Entries with model source code:

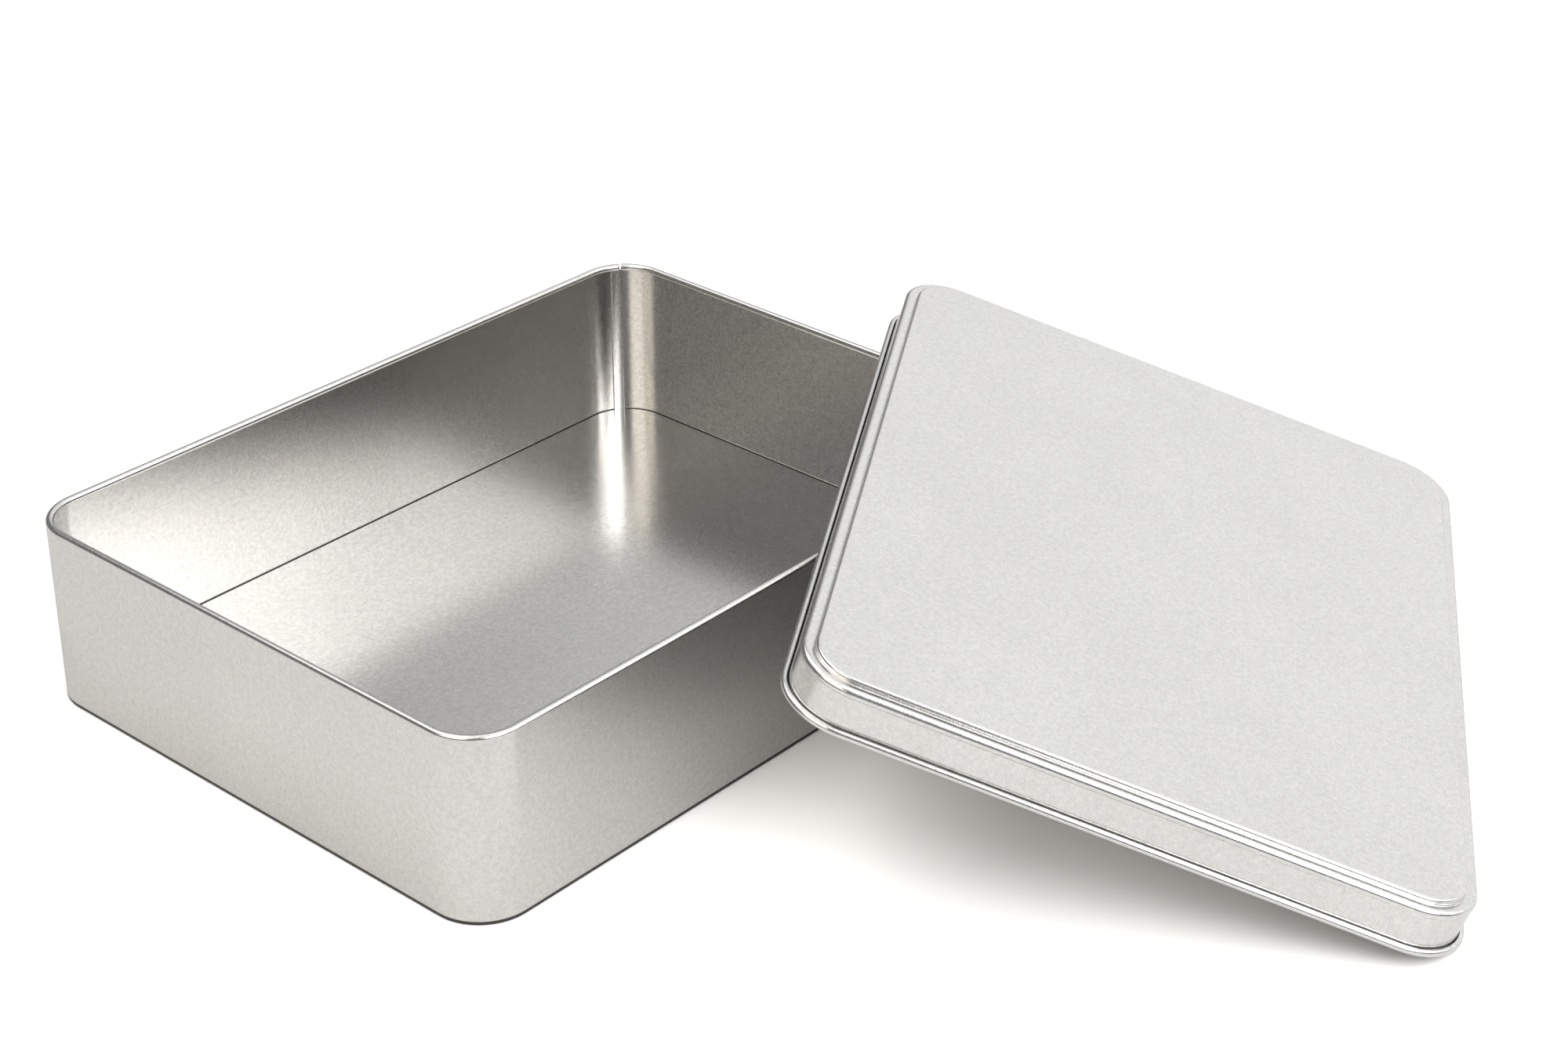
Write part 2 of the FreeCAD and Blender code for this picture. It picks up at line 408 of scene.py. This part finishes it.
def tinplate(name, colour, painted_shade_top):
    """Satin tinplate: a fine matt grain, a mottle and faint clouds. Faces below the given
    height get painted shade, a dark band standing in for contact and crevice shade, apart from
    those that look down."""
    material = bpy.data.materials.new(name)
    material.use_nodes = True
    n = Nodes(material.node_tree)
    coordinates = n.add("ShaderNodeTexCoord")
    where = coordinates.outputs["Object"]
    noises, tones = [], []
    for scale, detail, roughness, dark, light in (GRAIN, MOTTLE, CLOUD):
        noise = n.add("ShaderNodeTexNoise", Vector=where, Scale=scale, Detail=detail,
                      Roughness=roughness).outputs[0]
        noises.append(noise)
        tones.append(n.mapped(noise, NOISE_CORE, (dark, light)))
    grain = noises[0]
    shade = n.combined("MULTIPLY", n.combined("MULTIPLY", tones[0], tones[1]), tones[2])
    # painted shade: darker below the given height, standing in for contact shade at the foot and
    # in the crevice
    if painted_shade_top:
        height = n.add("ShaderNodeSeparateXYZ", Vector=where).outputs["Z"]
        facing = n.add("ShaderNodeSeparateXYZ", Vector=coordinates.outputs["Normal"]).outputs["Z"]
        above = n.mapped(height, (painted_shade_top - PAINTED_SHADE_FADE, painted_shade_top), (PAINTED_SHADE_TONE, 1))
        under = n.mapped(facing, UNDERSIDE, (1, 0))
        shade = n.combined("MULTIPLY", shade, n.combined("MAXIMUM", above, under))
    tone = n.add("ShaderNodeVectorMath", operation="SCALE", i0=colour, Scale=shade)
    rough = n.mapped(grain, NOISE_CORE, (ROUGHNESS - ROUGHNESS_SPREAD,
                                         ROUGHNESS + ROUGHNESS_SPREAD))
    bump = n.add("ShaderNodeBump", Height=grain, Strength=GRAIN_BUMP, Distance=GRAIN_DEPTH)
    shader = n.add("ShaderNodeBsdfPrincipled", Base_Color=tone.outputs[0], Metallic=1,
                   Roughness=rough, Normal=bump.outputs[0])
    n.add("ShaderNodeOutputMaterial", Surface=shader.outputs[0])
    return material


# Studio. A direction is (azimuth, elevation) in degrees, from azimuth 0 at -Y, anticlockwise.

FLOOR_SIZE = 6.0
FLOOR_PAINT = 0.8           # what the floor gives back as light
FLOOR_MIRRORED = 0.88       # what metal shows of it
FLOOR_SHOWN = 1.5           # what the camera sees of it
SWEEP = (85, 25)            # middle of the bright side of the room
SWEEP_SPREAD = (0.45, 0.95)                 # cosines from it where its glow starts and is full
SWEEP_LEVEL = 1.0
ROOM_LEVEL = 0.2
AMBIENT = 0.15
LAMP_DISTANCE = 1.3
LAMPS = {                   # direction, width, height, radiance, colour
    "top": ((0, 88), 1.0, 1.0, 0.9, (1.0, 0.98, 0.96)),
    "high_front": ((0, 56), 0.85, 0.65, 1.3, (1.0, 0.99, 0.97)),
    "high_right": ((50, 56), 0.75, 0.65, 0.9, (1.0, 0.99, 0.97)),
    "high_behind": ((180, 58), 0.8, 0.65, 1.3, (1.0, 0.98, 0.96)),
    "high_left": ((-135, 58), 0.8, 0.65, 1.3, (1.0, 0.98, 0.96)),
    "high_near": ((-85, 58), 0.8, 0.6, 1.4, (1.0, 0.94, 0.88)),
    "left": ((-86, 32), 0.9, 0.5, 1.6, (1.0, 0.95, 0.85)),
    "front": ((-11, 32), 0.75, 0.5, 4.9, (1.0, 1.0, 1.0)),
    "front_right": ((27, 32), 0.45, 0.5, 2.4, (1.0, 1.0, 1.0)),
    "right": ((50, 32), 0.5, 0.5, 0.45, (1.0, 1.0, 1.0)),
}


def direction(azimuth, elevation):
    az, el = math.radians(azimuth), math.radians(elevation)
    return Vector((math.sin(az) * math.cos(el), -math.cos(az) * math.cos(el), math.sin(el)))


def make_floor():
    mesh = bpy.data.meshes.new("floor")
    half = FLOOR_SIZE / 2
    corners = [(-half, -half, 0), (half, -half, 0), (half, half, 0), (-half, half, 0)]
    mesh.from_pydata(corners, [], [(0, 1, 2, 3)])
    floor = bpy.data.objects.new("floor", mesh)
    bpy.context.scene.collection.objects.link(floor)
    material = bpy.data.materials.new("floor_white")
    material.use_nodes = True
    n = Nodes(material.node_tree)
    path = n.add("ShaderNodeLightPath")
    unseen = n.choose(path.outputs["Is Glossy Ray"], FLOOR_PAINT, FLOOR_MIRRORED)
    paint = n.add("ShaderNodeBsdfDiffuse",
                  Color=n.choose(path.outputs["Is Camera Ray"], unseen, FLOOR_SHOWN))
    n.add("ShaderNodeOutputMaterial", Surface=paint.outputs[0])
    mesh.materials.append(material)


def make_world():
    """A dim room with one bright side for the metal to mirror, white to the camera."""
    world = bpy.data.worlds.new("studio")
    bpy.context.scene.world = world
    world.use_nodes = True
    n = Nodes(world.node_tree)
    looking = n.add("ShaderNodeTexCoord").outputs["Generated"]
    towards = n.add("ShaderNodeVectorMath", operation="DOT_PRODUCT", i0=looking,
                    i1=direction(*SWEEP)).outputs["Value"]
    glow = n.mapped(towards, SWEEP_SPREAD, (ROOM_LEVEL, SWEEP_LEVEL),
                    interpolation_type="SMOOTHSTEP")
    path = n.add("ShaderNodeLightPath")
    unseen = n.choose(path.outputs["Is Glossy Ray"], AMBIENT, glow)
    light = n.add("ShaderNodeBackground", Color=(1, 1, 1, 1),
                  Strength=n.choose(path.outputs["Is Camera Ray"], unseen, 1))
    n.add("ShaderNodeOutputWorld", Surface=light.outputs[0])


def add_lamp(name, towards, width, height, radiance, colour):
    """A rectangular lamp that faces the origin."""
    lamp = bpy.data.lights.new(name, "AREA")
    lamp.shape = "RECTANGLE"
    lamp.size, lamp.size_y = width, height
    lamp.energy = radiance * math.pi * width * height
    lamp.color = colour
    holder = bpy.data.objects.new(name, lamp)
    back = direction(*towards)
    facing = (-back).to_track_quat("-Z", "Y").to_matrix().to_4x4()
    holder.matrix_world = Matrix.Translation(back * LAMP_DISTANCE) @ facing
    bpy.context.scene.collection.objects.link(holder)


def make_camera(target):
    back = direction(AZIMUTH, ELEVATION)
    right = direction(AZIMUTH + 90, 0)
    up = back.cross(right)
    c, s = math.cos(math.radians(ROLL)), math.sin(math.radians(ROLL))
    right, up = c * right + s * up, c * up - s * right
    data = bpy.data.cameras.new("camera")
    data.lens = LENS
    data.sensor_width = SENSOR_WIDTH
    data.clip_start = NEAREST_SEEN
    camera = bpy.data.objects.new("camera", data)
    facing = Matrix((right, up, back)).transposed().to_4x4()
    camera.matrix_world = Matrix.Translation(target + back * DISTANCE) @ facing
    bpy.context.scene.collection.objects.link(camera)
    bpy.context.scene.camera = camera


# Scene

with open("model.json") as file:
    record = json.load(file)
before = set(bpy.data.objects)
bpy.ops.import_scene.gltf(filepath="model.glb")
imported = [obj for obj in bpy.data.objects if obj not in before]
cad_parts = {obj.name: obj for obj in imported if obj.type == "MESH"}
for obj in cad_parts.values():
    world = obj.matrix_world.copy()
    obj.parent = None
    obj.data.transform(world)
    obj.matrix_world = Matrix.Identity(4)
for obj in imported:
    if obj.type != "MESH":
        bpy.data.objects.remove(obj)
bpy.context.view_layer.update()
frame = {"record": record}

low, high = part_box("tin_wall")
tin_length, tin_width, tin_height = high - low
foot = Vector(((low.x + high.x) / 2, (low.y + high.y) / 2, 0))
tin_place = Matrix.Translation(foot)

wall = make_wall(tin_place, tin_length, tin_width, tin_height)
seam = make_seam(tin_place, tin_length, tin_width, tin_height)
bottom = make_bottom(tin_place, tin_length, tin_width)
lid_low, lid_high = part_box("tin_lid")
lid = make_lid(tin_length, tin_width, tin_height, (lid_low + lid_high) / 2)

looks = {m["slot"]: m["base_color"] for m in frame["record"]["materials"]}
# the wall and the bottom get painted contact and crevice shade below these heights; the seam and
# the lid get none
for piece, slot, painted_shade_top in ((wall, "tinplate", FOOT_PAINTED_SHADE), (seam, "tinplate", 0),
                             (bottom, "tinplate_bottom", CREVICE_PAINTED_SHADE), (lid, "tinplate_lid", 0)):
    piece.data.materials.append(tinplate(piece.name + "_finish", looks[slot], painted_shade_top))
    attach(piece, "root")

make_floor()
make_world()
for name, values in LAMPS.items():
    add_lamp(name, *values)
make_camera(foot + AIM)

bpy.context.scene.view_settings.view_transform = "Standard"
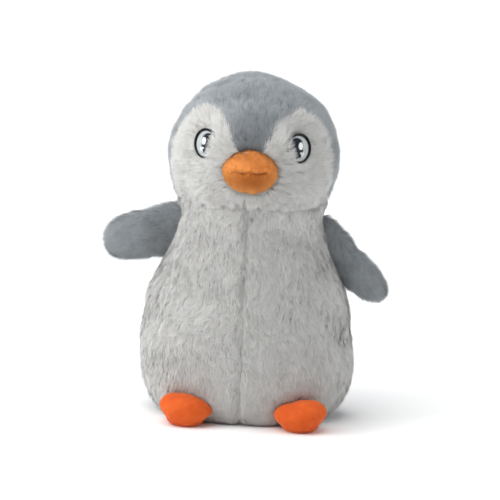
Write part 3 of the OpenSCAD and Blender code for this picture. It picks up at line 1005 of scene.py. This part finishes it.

--- Short task ---
Of all the entries above, repeat only the lines from the line that has "obj.parent = None" to the line that has "tin_place = Matrix.Translation(foot)", both lines included, exactly.

--- Task response ---
    obj.parent = None
    obj.data.transform(world)
    obj.matrix_world = Matrix.Identity(4)
for obj in imported:
    if obj.type != "MESH":
        bpy.data.objects.remove(obj)
bpy.context.view_layer.update()
frame = {"record": record}

low, high = part_box("tin_wall")
tin_length, tin_width, tin_height = high - low
foot = Vector(((low.x + high.x) / 2, (low.y + high.y) / 2, 0))
tin_place = Matrix.Translation(foot)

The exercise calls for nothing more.